Integration with FAST Search

For each of the main statistics area, we will demonstrate how various SharePoint user interface elements can translate into useful statistics in Norconex Search Analytics.  While we won’t illustrate all statistics reports available, there should be enough to give you a strong feeling for mixing Norconex Search Analytics with your enterprise search.

Figure 2 - Norconex Search Analytics
Figure 2 - Norconex Search Analytics

Search Statistics

From the Search Analytics perspective, the Search is the “main” action representing a user submitting a query to the search engine.  Information stores includes the user search terms, the search elapsed time, where the search originated from.

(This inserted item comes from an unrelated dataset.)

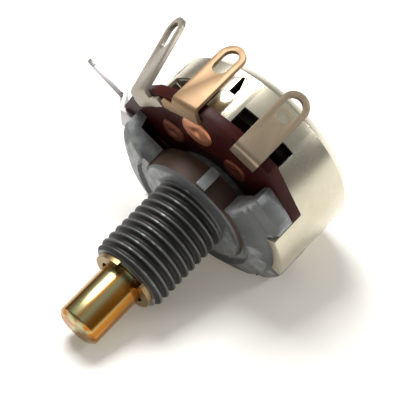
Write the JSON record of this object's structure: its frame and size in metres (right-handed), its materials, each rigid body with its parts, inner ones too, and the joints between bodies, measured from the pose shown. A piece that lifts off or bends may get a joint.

One of the key query metrics is: what are the most popular terms that were submitted to the search engine.  The Search metrics could help you deliver users a more engaging experience by providing them guidance in suggesting links or specific documents.  For example, imagine a scenario in which you are a lawyer and you notice that many searches are being performed on a new statute or on a legislation coming into force, you may want to promote documents that relate to that piece of legislation for your search user community.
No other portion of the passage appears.